5:00 Marathon — 11:27 per mile / 7:07 per kilometer
A five-hour marathon is a legitimate and worthy achievement that deserves every bit as much celebration as a faster time. At 11:27/mile, many runners will incorporate planned walk breaks throughout the race. A popular strategy is the run-walk method: for example, run 4 minutes, walk 1 minute, repeated throughout. This approach can reduce muscle breakdown and allow many runners to maintain forward momentum deep into the race when pure running becomes very difficult. The key is consistency — stick to your walk intervals rather than running until you need to walk.

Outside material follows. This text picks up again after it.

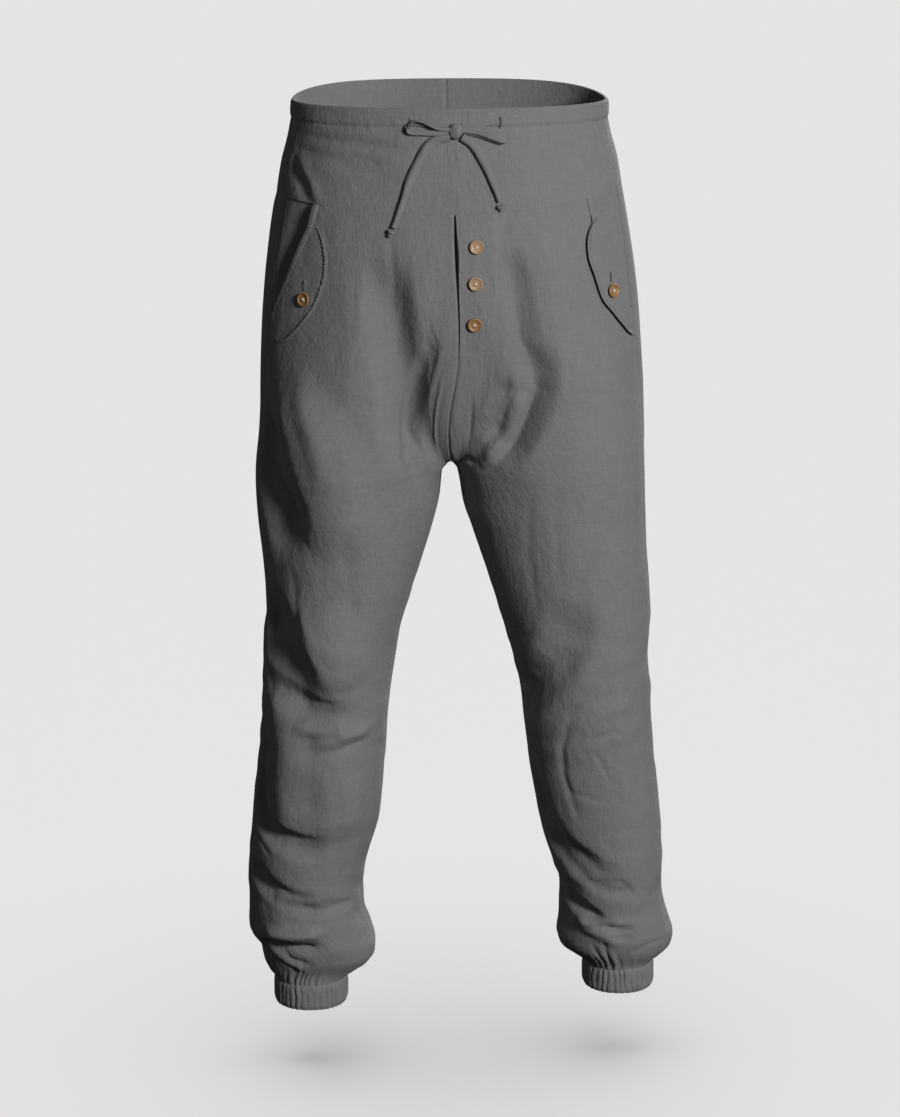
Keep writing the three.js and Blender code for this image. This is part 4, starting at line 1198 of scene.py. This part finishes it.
def make_welt(side, sizes):
    """The folded and stitched strip along a pocket opening."""
    top = float(yoke_down(side, np.array(0.8))) - 0.6
    heights = np.linspace(top, POCKET_END - 11, WELT_GRID[0])[:, None]
    turn = POCKET_TURN(heights) + 0.00175 * np.maximum(POCKET_END - heights, 0)
    length = half_length(side, "front", heights[:, 0])[:, None]
    share = np.linspace(0, 1, WELT_GRID[1])
    around = turn - WELT_WIDTH * (1 - share) / length
    down = heights + 0 * around
    rise, u = cloth_rise(side, around, down, sizes)
    rounded = 1 - np.abs(2 * share - 1) ** 8
    thick = 0.35 + WELT_HEIGHT[side] * rounded - 0.35 * hump(share, 0.2, 0.07)
    thick = thick - 0.3 * hump(share, 0.82, 0.07) + 0 * down
    outer, inner = patch(side, around, down, rise, thick, 0.45)
    hand = HANDS[side]
    obj = wall(f"pocket_strip_{hand}", outer, inner, np.stack((u, down), -1), sizes)
    place_piece(obj, f"pocket_welt_{hand}")
    for name, column in STRIP_LINES:
        stitches(f"strip_{name}_stitches_{hand}", outer[1:-1, column], sizes)


def make_flap(side, sizes):
    """A leaf-shaped pocket flap, with its puckered margin."""
    edge = dict(FLAP_EDGE[side])
    edge["row"] = np.arange(len(edge["down"]), dtype=float)
    rows = np.linspace(0, len(edge["down"]) - 1, FLAP_GRID[0])
    across, low, fold = (curve(edge, "row", key)(rows) for key in ("across", "down", "fold"))
    free = around_at(side, "front", across, low)
    hinge = POCKET_TURN(fold) - (WELT_WIDTH + FLAP_GAP) / half_length(side, "front", fold)
    hinge = hinge + 0.02 * smooth((-206 - fold) / 22)
    share = 1 - (1 - np.linspace(0, 1, FLAP_GRID[1])) ** 1.3
    around = mix(hinge[:, None], free[:, None], share)
    down = mix(fold[:, None], low[:, None], share)
    base = surface(side, around, down)
    width = run_along(base, 1)
    from_edge = width[:, -1:] - width
    along = run_along(base, 0)[:, -1:]
    rise, u = cloth_rise(side, around, down, sizes)
    lift = FLAP_LIFT[side] * smooth((share - 0.72) / 0.28)
    seam = 0.8 * hump(from_edge, 5.8, 1.2)
    pitch = 4.2 + 0.5 * bumps(66 + side, along, 0 * along, 14, 1)
    puckers = 0.6 * np.sin(along * 2 * math.pi / pitch) * hump(from_edge, 5, 2)
    puckers = puckers * (0.7 + 0.5 * bumps(68 + side, along, 0 * along, 9, 1))
    margin = 0.8 * hump(from_edge, 3, 2.4)
    row = np.arange(FLAP_GRID[0])
    ends = smooth(np.minimum(row, row[::-1]) / 16)[:, None]
    raised = (margin - seam + puckers) * ends * smooth(width / 4)
    body = 0.5 * bumps(60 + side, u, down, 16, 26) * smooth(from_edge / 12) * smooth(width / 6)
    outer, inner = patch(side, around, down, rise + lift, CLOTH - 0.1 + raised + body, 0.6)
    hand = HANDS[side]
    obj = wall(f"flap_{hand}", outer, inner, np.stack((u, down), -1), sizes)
    place_piece(obj, f"pocket_flap_{hand}")
    declare(outer)
    line = [[np.interp(-FLAP_LINE, -from_edge[i], outer[i, :, axis]) for axis in range(3)]
            for i in np.nonzero(width[:, -1] > 9)[0]]
    stitches(f"flap_stitches_{hand}", np.array(line), sizes)


def make_placket(sizes):
    """The upper layer of the fly, free along the opening and stitched down on its far side."""
    heights = np.linspace(FLY_ROWS["down"][0], FLY_ROWS["down"][-1], PLACKET_GRID[0])
    edge = curve(FLY_ROWS, "down", "edge")(heights)[:, None]
    width = curve(FLY_ROWS, "down", "width")(heights)[:, None]
    share = np.linspace(0, 1, PLACKET_GRID[1])
    down = heights[:, None] + 0 * share
    around = around_at(LEFT, "front", edge + width * share, down)
    down[0] = yoke_down(LEFT, around[0]) - 0.6
    rise, u = cloth_rise(LEFT, around, down, sizes)
    from_middle = around * half_length(LEFT, "front", down)
    rise = rise * smooth(from_middle / 6)
    far = width * (1 - share)
    below = (down - heights[-1]) * 0.14
    thin = smooth(np.minimum(far, below + 0.5) / 7)
    lift = 1.3 * fly_opening(down) * hump(from_middle, 0, 9)
    sewn = 0.22 * hump(far, 2.5, 0.9) + 0.18 * hump(from_middle, 5.5, 0.8)
    thick = 0.05 + (CLOTH - 0.05) * thin - sewn * thin
    outer, inner = patch(LEFT, around, down, rise + lift + 0.2 * thin, thick, 0.06)
    sway(outer, down)
    sway(inner, down)
    obj = wall("fly_layer", outer, inner, np.stack((u, down), -1), sizes)
    place_piece(obj, "fly_placket")
    declare(outer)
    stitches("fly_stitches", outer[2:-12, -3], sizes)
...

The Mental Side of Marathon Pacing
The best pacing plan in the world fails if your mind doesn’t cooperate on race day. The start-line energy at a big marathon is intoxicating — crowds cheer, music pumps, and the collective excitement of tens of thousands of runners makes everything feel possible. Your body will want to run faster than your plan. This is the moment where the discipline you’ve built in training pays off.
In the first three miles of any marathon, your only job is to run your planned pace and not worry about anything else. In the middle miles (8–18), your job is to stay consistent and fuel on schedule. In the final 8 miles, your job is to gut it out and keep moving. Breaking the race into these three mental phases makes the whole thing more manageable and keeps you executing your strategy rather than reacting emotionally to how you feel in any given moment.
Embrace the process, trust your training, and let the pace band on your wrist guide you to your best possible finish.